• [WORK INSTRUCTIONS] Return every line of the material exactly.

• [PROVIDED DATA]
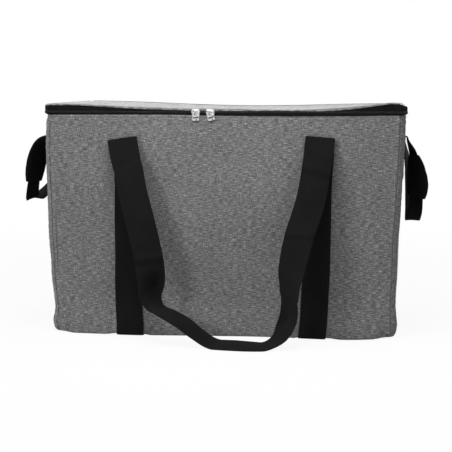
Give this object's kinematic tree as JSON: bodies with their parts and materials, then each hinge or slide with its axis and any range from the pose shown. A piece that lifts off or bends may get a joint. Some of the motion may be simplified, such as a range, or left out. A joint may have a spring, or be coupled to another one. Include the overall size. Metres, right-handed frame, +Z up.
{
  "type": "insulated cooler bag",
  "caption": "Soft box-shaped insulated cooler bag with a zip-round lid on a fabric hinge, long webbing handles, padded side grab handles and a foil-lined inside.",
  "frame": {"origin": "middle of the base, on the surface that the bag stands on", "axes": "+X to the bag's right seen from the front, +Y to the back, +Z up"},
  "size_m": [0.7041, 0.5667, 0.385],
  "materials": {
    "outer_fabric": "heathered grey polyester weave",
    "foam": "closed-cell foam board",
    "foil_liner": "metallised foil film",
    "webbing": "black woven webbing",
    "zip_tape": "black woven tape",
    "zip_coil": "dark nylon coil",
    "metal": "bright nickel plate"
  },
  "bodies": {
    "body": {"front_panel": "outer_fabric", "right_side_panel": "outer_fabric", "back_panel": "outer_fabric", "left_side_panel": "outer_fabric", "base_panel": "outer_fabric", "base_foam": "foam", "front_foam": "foam", "right_foam": "foam", "back_foam": "foam", "left_foam": "foam", "inner_liner": "foil_liner", "rim_binding": "zip_tape", "lid_hinge_tape": "zip_tape", "body_zip_tape": "zip_tape", "body_zip_coil": "zip_coil", "front_left_strap": "webbing", "front_right_strap": "webbing", "rear_left_strap": "webbing", "rear_right_strap": "webbing", "base_left_strap": "webbing", "base_right_strap": "webbing", "front_left_fold": "webbing", "front_right_fold": "webbing", "rear_left_fold": "webbing", "rear_right_fold": "webbing", "right_front_anchor": "webbing", "right_rear_anchor": "webbing", "left_front_anchor": "webbing", "left_rear_anchor": "webbing", "right_front_fold": "webbing", "right_rear_fold": "webbing", "left_front_fold": "webbing", "left_rear_fold": "webbing"},
    "lid": {"lid_cover": "outer_fabric", "lid_foam": "foam", "lid_liner": "foil_liner", "lid_zip_tape": "zip_tape", "lid_zip_coil": "zip_coil"},
    "front_handle": {"front_handle": "webbing"},
    "rear_handle": {"rear_handle": "webbing"},
    "left_grab": {"left_grab_handle": "webbing", "left_grab_sleeve": "webbing"},
    "right_grab": {"right_grab_handle": "webbing", "right_grab_sleeve": "webbing"},
    "left_slider": {"left_slider": "metal"},
    "right_slider": {"right_slider": "metal"},
    "left_pull": {"left_pull": "metal"},
    "right_pull": {"right_pull": "metal"}
  },
  "joints": [
    {"name": "lid_hinge", "type": "hinge", "parent": "body", "child": "lid", "pos_m": [0, 0.17615, 0.38385], "axis": [-1, 0, 0], "range_deg": [0, 235]},
    {"name": "front_handle_swing", "type": "hinge", "parent": "body", "child": "front_handle", "pos_m": [0, -0.17766, 0.33], "axis": [-1, 0, 0], "range_deg": [0, 165], "deforming": ["front_left_fold", "front_right_fold"]},
    {"name": "rear_handle_swing", "type": "hinge", "parent": "body", "child": "rear_handle", "pos_m": [0, 0.17766, 0.33], "axis": [-1, 0, 0], "range_deg": [-165, 0], "deforming": ["rear_left_fold", "rear_right_fold"]},
    {"name": "left_grab_swing", "type": "hinge", "parent": "body", "child": "left_grab", "pos_m": [-0.30394, 0, 0.33], "axis": [0, 1, 0], "range_deg": [0, 110], "deforming": ["left_front_fold", "left_rear_fold"]},
    {"name": "right_grab_swing", "type": "hinge", "parent": "body", "child": "right_grab", "pos_m": [0.30394, 0, 0.33], "axis": [0, -1, 0], "range_deg": [0, 130], "deforming": ["right_front_fold", "right_rear_fold"]},
    {"name": "left_slider_slide", "type": "slide", "parent": "body", "child": "left_slider", "axis": [1, 0, 0], "range_m": [-0.23, 0.009]},
    {"name": "right_slider_slide", "type": "slide", "parent": "body", "child": "right_slider", "axis": [1, 0, 0], "range_m": [0, 0.296]},
    {"name": "left_pull_swing", "type": "hinge", "parent": "left_slider", "child": "left_pull", "pos_m": [-0.045, -0.1789, 0.378], "axis": [-1, 0, 0], "range_deg": [0, 165]},
    {"name": "right_pull_swing", "type": "hinge", "parent": "right_slider", "child": "right_pull", "pos_m": [-0.021, -0.1789, 0.378], "axis": [-1, 0, 0], "range_deg": [0, 165]}
  ]
}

• [RESPONSE BELOW]
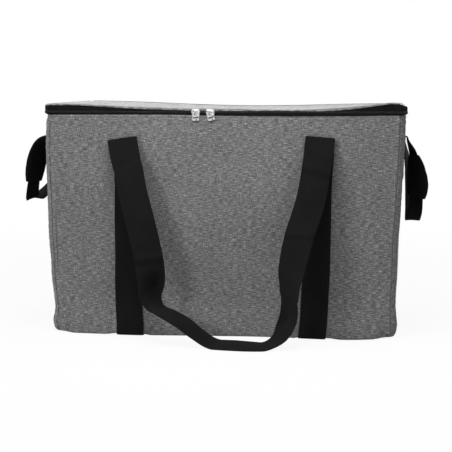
Give this object's kinematic tree as JSON: bodies with their parts and materials, then each hinge or slide with its axis and any range from the pose shown. A piece that lifts off or bends may get a joint. Some of the motion may be simplified, such as a range, or left out. A joint may have a spring, or be coupled to another one. Include the overall size. Metres, right-handed frame, +Z up.
{
  "type": "insulated cooler bag",
  "caption": "Soft box-shaped insulated cooler bag with a zip-round lid on a fabric hinge, long webbing handles, padded side grab handles and a foil-lined inside.",
  "frame": {"origin": "middle of the base, on the surface that the bag stands on", "axes": "+X to the bag's right seen from the front, +Y to the back, +Z up"},
  "size_m": [0.7041, 0.5667, 0.385],
  "materials": {
    "outer_fabric": "heathered grey polyester weave",
    "foam": "closed-cell foam board",
    "foil_liner": "metallised foil film",
    "webbing": "black woven webbing",
    "zip_tape": "black woven tape",
    "zip_coil": "dark nylon coil",
    "metal": "bright nickel plate"
  },
  "bodies": {
    "body": {"front_panel": "outer_fabric", "right_side_panel": "outer_fabric", "back_panel": "outer_fabric", "left_side_panel": "outer_fabric", "base_panel": "outer_fabric", "base_foam": "foam", "front_foam": "foam", "right_foam": "foam", "back_foam": "foam", "left_foam": "foam", "inner_liner": "foil_liner", "rim_binding": "zip_tape", "lid_hinge_tape": "zip_tape", "body_zip_tape": "zip_tape", "body_zip_coil": "zip_coil", "front_left_strap": "webbing", "front_right_strap": "webbing", "rear_left_strap": "webbing", "rear_right_strap": "webbing", "base_left_strap": "webbing", "base_right_strap": "webbing", "front_left_fold": "webbing", "front_right_fold": "webbing", "rear_left_fold": "webbing", "rear_right_fold": "webbing", "right_front_anchor": "webbing", "right_rear_anchor": "webbing", "left_front_anchor": "webbing", "left_rear_anchor": "webbing", "right_front_fold": "webbing", "right_rear_fold": "webbing", "left_front_fold": "webbing", "left_rear_fold": "webbing"},
    "lid": {"lid_cover": "outer_fabric", "lid_foam": "foam", "lid_liner": "foil_liner", "lid_zip_tape": "zip_tape", "lid_zip_coil": "zip_coil"},
    "front_handle": {"front_handle": "webbing"},
    "rear_handle": {"rear_handle": "webbing"},
    "left_grab": {"left_grab_handle": "webbing", "left_grab_sleeve": "webbing"},
    "right_grab": {"right_grab_handle": "webbing", "right_grab_sleeve": "webbing"},
    "left_slider": {"left_slider": "metal"},
    "right_slider": {"right_slider": "metal"},
    "left_pull": {"left_pull": "metal"},
    "right_pull": {"right_pull": "metal"}
  },
  "joints": [
    {"name": "lid_hinge", "type": "hinge", "parent": "body", "child": "lid", "pos_m": [0, 0.17615, 0.38385], "axis": [-1, 0, 0], "range_deg": [0, 235]},
    {"name": "front_handle_swing", "type": "hinge", "parent": "body", "child": "front_handle", "pos_m": [0, -0.17766, 0.33], "axis": [-1, 0, 0], "range_deg": [0, 165], "deforming": ["front_left_fold", "front_right_fold"]},
    {"name": "rear_handle_swing", "type": "hinge", "parent": "body", "child": "rear_handle", "pos_m": [0, 0.17766, 0.33], "axis": [-1, 0, 0], "range_deg": [-165, 0], "deforming": ["rear_left_fold", "rear_right_fold"]},
    {"name": "left_grab_swing", "type": "hinge", "parent": "body", "child": "left_grab", "pos_m": [-0.30394, 0, 0.33], "axis": [0, 1, 0], "range_deg": [0, 110], "deforming": ["left_front_fold", "left_rear_fold"]},
    {"name": "right_grab_swing", "type": "hinge", "parent": "body", "child": "right_grab", "pos_m": [0.30394, 0, 0.33], "axis": [0, -1, 0], "range_deg": [0, 130], "deforming": ["right_front_fold", "right_rear_fold"]},
    {"name": "left_slider_slide", "type": "slide", "parent": "body", "child": "left_slider", "axis": [1, 0, 0], "range_m": [-0.23, 0.009]},
    {"name": "right_slider_slide", "type": "slide", "parent": "body", "child": "right_slider", "axis": [1, 0, 0], "range_m": [0, 0.296]},
    {"name": "left_pull_swing", "type": "hinge", "parent": "left_slider", "child": "left_pull", "pos_m": [-0.045, -0.1789, 0.378], "axis": [-1, 0, 0], "range_deg": [0, 165]},
    {"name": "right_pull_swing", "type": "hinge", "parent": "right_slider", "child": "right_pull", "pos_m": [-0.021, -0.1789, 0.378], "axis": [-1, 0, 0], "range_deg": [0, 165]}
  ]
}